* YOUR INSTRUCTIONS
Write out the listing below from the line containing "Write part 3" to its last line, unaltered, ends included.

* RECORD EXTRACTS

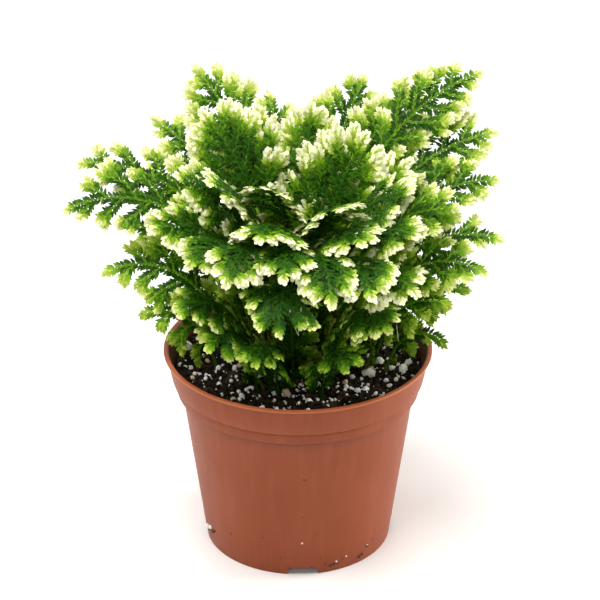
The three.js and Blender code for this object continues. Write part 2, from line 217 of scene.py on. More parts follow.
class Shader:
    """A material made of nodes, with short calls for the ones that repeat."""

    def __init__(self, name):
        self.material = bpy.data.materials.new(name)
        self.material.use_nodes = True
        self.tree = self.material.node_tree
        self.tree.nodes.clear()
        self.surface = self.tree.nodes.new("ShaderNodeBsdfPrincipled")
        output = self.tree.nodes.new("ShaderNodeOutputMaterial")
        self.put(output.inputs[0], self.surface.outputs[0])
        self.place = self.node("ShaderNodeTexCoord", {}, "Object")

    def put(self, socket, value):
        """Links a socket to another one, or sets it to a number or to a colour (red, green, blue)."""
        if isinstance(value, bpy.types.NodeSocket):
            self.tree.links.new(value, socket)
        else:
            socket.default_value = (*value, 1) if isinstance(value, tuple) else value

    def node(self, kind, inputs, output=0, **settings):
        """Makes a node with these inputs and settings, and returns the output."""
        made = self.tree.nodes.new(kind)
        for key, value in settings.items():
            setattr(made, key, value)
        for key, value in inputs.items():
            self.put(made.inputs[key], value)
        return made.outputs[output]

    def noise(self, scale, detail=2.0, place=None, roughness=0.5):
        inputs = {"Scale": scale, "Detail": detail, "Roughness": roughness, "Vector": place or self.place}
        return self.node("ShaderNodeTexNoise", inputs, "Fac")

    def mark(self, name, output):
        return self.node("ShaderNodeAttribute", {}, output, attribute_name=name)

    def math(self, operation, a, b):
        return self.node("ShaderNodeMath", {0: a, 1: b}, operation=operation)

    def shifted(self, value, source, amount):
        """The value, moved up and down by a source that runs from 0 to 1."""
        shift = self.math("MULTIPLY", self.math("SUBTRACT", source, 0.5), amount)
        return self.math("ADD", value, shift)

    def spread(self, value, low, high, to_low=0.0, to_high=1.0):
        inputs = {"Value": value, "From Min": low, "From Max": high, "To Min": to_low, "To Max": to_high}
        return self.node("ShaderNodeMapRange", inputs, interpolation_type="SMOOTHSTEP")

    def mix(self, share, a, b):
        return self.node("ShaderNodeMix", {"Factor": share, 6: a, 7: b}, 2, data_type="RGBA")

    def ramp(self, value, stops):
        made = self.tree.nodes.new("ShaderNodeValToRGB")
        made.color_ramp.interpolation = "EASE"
        for index, (position, colour) in enumerate(stops):
            stop = made.color_ramp.elements[index] if index < 2 else made.color_ramp.elements.new(position)
            stop.position = position
            stop.color = (*colour, 1)
        self.put(made.inputs[0], value)
        return made.outputs[0]

    def bump(self, height, distance, strength=1.0):
        inputs = {"Height": height, "Distance": distance, "Strength": strength}
        self.set(Normal=self.node("ShaderNodeBump", inputs))

    def set(self, **values):
        """Sets the surface's inputs, whose names are written with underscores."""
        for key, value in values.items():
            self.put(self.surface.inputs[key.replace("_", " ")], value)


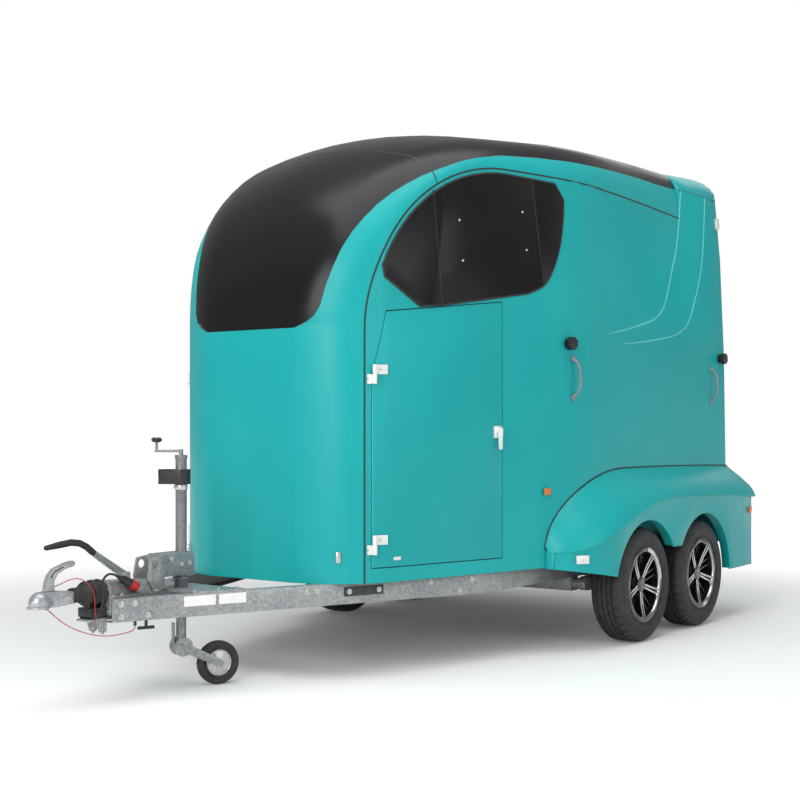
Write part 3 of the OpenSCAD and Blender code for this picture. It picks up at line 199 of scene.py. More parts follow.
def both_sides(left, material):
    """Put a left piece on the trailer, and its mirror image on the right."""
    put_on(left, "trailer", material)
    right = copy_moved(left, left.name.replace("_left", "_right"), MIRROR)
    put_on(right, "trailer", material)


def box(name, middle, size, bevel, turn=0.0):
    """A block round its middle, turned about Z."""
    clear()
    bpy.ops.mesh.primitive_cube_add(size=1, location=middle, rotation=(0, 0, turn))
    piece = bpy.context.active_object
    piece.name = name
    piece.scale = size
    settle(piece)
    if bevel:
        round_edges(piece, bevel)
    return piece


def block(name, x, y, z, bevel=0.001, turn=0.0):
    """A block between two places on each axis, turned about Z round its centre."""
    middle = at(sum(x) / 2, sum(y) / 2, sum(z) / 2)
    return box(name, middle, (x[1] - x[0], y[1] - y[0], z[1] - z[0]), bevel, turn)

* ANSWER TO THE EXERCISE
Write part 3 of the OpenSCAD and Blender code for this picture. It picks up at line 199 of scene.py. More parts follow.
def both_sides(left, material):
    """Put a left piece on the trailer, and its mirror image on the right."""
    put_on(left, "trailer", material)
    right = copy_moved(left, left.name.replace("_left", "_right"), MIRROR)
    put_on(right, "trailer", material)


def box(name, middle, size, bevel, turn=0.0):
    """A block round its middle, turned about Z."""
    clear()
    bpy.ops.mesh.primitive_cube_add(size=1, location=middle, rotation=(0, 0, turn))
    piece = bpy.context.active_object
    piece.name = name
    piece.scale = size
    settle(piece)
    if bevel:
        round_edges(piece, bevel)
    return piece


def block(name, x, y, z, bevel=0.001, turn=0.0):
    """A block between two places on each axis, turned about Z round its centre."""
    middle = at(sum(x) / 2, sum(y) / 2, sum(z) / 2)
    return box(name, middle, (x[1] - x[0], y[1] - y[0], z[1] - z[0]), bevel, turn)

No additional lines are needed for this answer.